Obamacare a perverse benefit of citizenship
The op-ed by James Ahrens on Dec. 22 extolled the virtues of Obamacare and implored us to give it a chance. Trouble is to do so requires that we sacrifice our individual freedom and liberty.
Failure to adhere to the mandate results in a penalty or a tax — legal minds seem to be disagreeing on which it is, but it is one or the other. Our government is requiring us for the first time in my memory to buy a specific product, whether used or not.
Mr. Ahrens posits that Obamacare has already saved Montanans money and improved their lives. An amazing claim given that as of Dec. 22, most enrollees couldn’t even enroll, and the enabling legislation has been changed approximately 14 times without congressional approval.
Obamacare, he contends will provide us with a health care plan worthy of this great country because our system of health care has been broken for years. I am somewhat confused as to why so many people stay in the U.S. for their medical care if the system is so broken. Why do Canadians and other foreigners travel here for care? The sky isn’t falling and Mr. Ahrens’ kudos about the Affordable Care Act are very premature.
Is it not ironic that a career lobbyist, advocate, ex-hospital administrator who spent about 20 years presiding over the Montana Hospital Association believes that the delivery system here is irreparably broken? It clearly begs the question. It is not an image I would want in my career’s rearview mirror.
Since the inception of Medicare in 1965, we’ve heard similar promises of health care reform to reduce costs, enhance accountability, improve access and outcomes. In 1982, a massive new prospective payment plan, the brainchild of Yale academicians, was introduced by Medicare officials. If, as Mr. Ahrens claims, the system is still broken, how must that massive improvement have worked out? Are not the costs of health care still Brobdingnagian? Do rational people actually believe that we can provide care to 30 million additional insureds and that costs will be reduced?
Mr. Ahrens would rejoin that hospitals and other providers pass through the cost of uncompensated care to taxpayers as a hidden tax. Hospital providers do exactly that when they can because the market is so insulated from free market forces. This is a rational response by providers to an irrational marketplace. The recipients of care often don’t even examine their bill because some other entity is responsible for paying it. But to assume that a federal program can improve on the invisible hand of the marketplace is foolish given the history of cost increases over the past 50 years.

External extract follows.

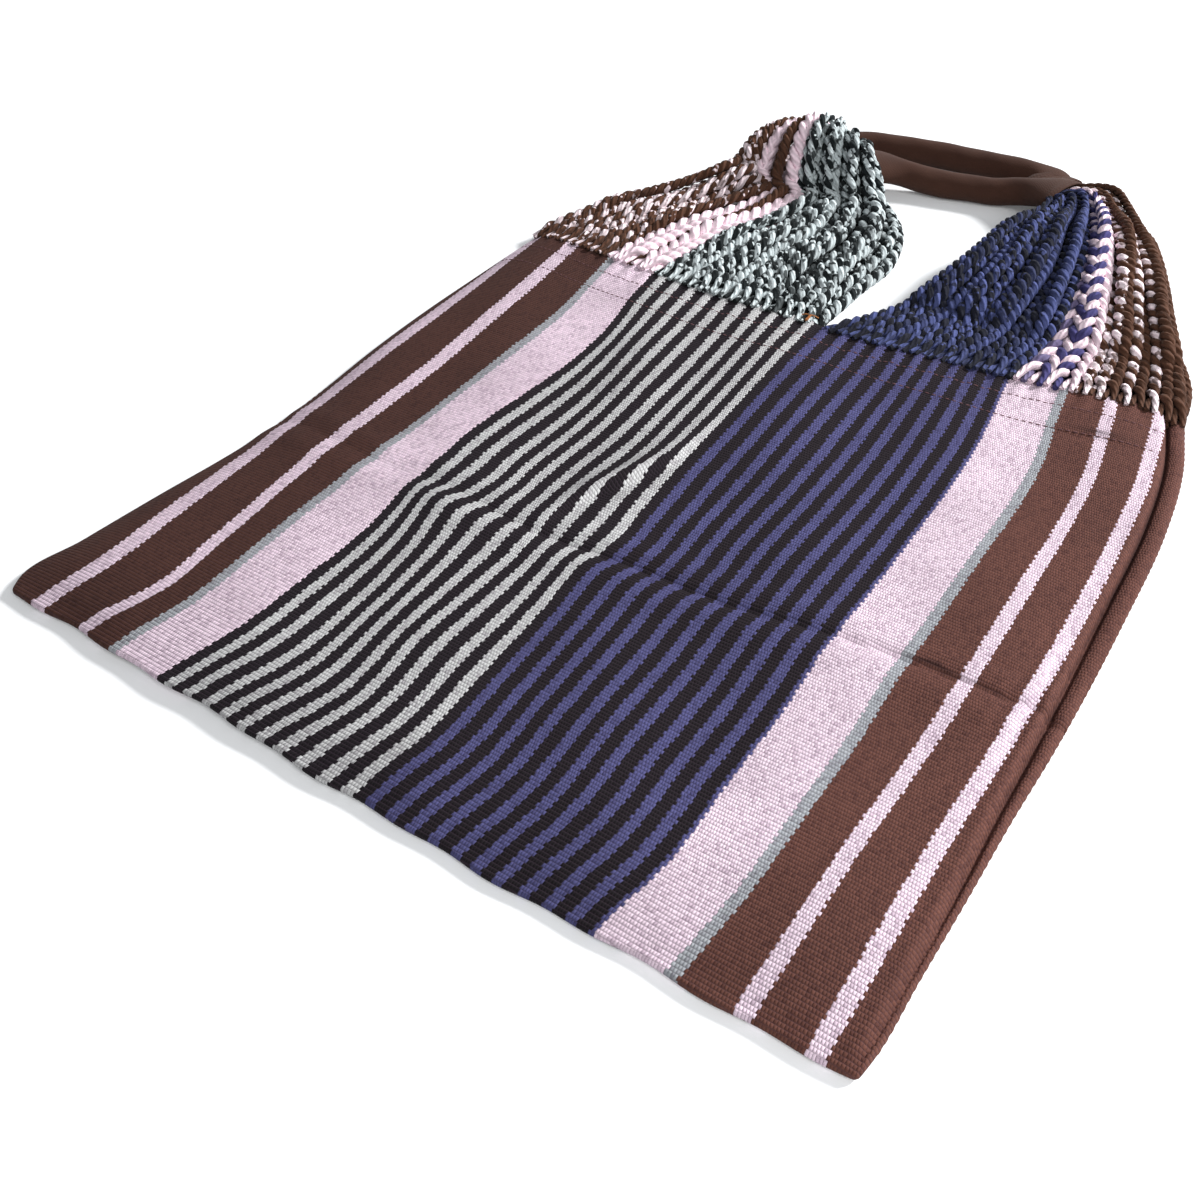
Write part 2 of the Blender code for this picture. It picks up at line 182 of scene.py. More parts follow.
# The cloth's own width is divided, in millimetres from its left edge, into these stripes
STRIPES = [("shaded_brown", 0), ("pink", 18), ("shaded_brown", 27.5), ("pink", 50), ("shaded_brown", 58),
           ("slate", 76), ("pink", 82), ("grey", 110), ("navy", 214), ("pink", 323.2),
           ("slate", 351), ("brown", 356), ("pink", 374.5), ("brown", 381), ("pink", 399),
           ("brown", 406.5)]
CLOTH_WIDTH = 0.422
PAIRED_FROM = 0.110
PAIRED_TO = 0.3232
PAIR = 0.0104
DARK_SHARE = 0.53

# Where some of the warps lie on the front: for each of these warps, millimetres from the cloth's
# left edge, its place across the bag at each height
WARPS = np.array([22.75, 54, 76, 110, 138.6, 180.2, 214, 263.4, 323.2, 356, 377.75, 402.75]) * MM
WARP_LINES = np.array([
    (0, -187, -157.5, -139, -107, -78.3, -37.2, 2.5, 50.2, 108, 142, 164.3, 190.1),
    (32, -177, -143, -129, -95, -65, -24, 11, 58, 116, 147, 166, 191),
    (72, -177, -144, -127, -91, -62, -25, 10.5, 58, 117, 149, 167, 191),
    (112, -180, -147, -127, -90, -64, -23, 9, 58, 118, 150, 169, 192),
    (146, -182, -149, -126, -93, -68, -22.5, 7.5, 57.5, 117, 149, 170, 193),
    (160, -183, -149, -126, -93, -63, -24.5, 11, 59, 117, 149, 170, 193),
    (192, -184, -150, -125, -94, -63, -25, 9.7, 58, 117.5, 149.5, 170, 193.5),
    (233, -185, -150.5, -124, -91, -61, -21, 7.3, 59.5, 118, 149.5, 169.5, 193),
    (273, -185, -153, -124, -88.5, -61, -22, 6.5, 59, 118, 150, 169.5, 191.5),
    (313, -186, -155, -125, -90, -65, -24, 5.7, 57.5, 116, 147.5, 167, 189),
    (345, -188, -158, -129, -96, -68, -26, 5, 57, 112, 142, 162, 184.5),
    (375, -190, -161, -133, -99, -71, -28, 4.5, 55, 108, 138, 157, 180)]) * MM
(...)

Obamacare promises to insure nearly everyone, but only 47 percent of us are law-abiding taxpayers, so we will be paying for someone else’s free stuff.
All the polls I reviewed indicate that the vast majority of Americans are not in favor of mandated health care. We must wake up. How much hypocrisy and lawlessness can we endure under Obamacare?

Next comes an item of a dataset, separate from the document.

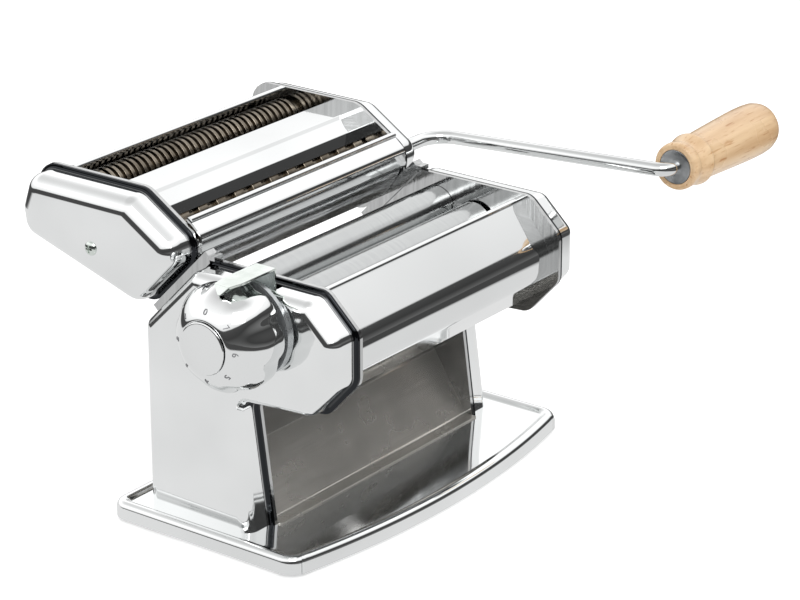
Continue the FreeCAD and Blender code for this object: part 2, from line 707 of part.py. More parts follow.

The most concise description of Obamacare I’ve seen is erroneously attributed to Ben Stein: “Fathom the hypocrisy of a government that requires every citizen to prove they are insured... but not everyone must prove they are a citizen. And now, any of those who refuse, or are unable, to prove citizenship will receive free insurance paid for by those who are forced to buy insurance because they are citizens.”
Isn’t that a perverse benefit of citizenship? It is Orwellian.
Now comes Mr. Ahrens, a well-meaning gentleman who has earned a nice living and retirement by administering tax-exempt health-care organizations. They pay no taxes, but ostensibly must think it is something the rest of us should willingly do because poor and needy people shouldn’t be deprived of health care.
Beware of bureaucrats telling you the sky is falling and that there must be some way to provide care for the poor and needy without overhauling the entire system.
If Obamacare is successfully implemented, why should tax-exempt providers not pay taxes like the rest of us? Shouldn’t they have skin in the game? According to Obamacare supporters, the need for charitable care promises to be reduced dramatically.
It gets more bizarre. Many of you have read how wealthy influential members of Congress indicated their desire to opt out of Obamacare. Some staff members have been allowed to keep their existing plans. Some staff members may be exempted because Obamacare is too expensive. Does this not smack of smoky, back-room deals depicted in old Hollywood movies?
Well, if you agree with me that tax-exempt providers and their associations should pay their fair share of taxes and that Congress should eat its own cooking, I suggest you prepare for disappointment. It has been my experience in the health care field that whenever a bureaucratic program is reorganized to improve efficiency and effectiveness, it is almost immediately indistinguishable from its predecessor.
Finally, let’s go along with Mr. Ahrens and give this a chance until we have a different chance. The chance to make a choice in the midterms to elect congressional representatives who pledge to repeal this socialistic abomination and who possess the will to do it.
Ron Phelps is a resident of Columbia Falls.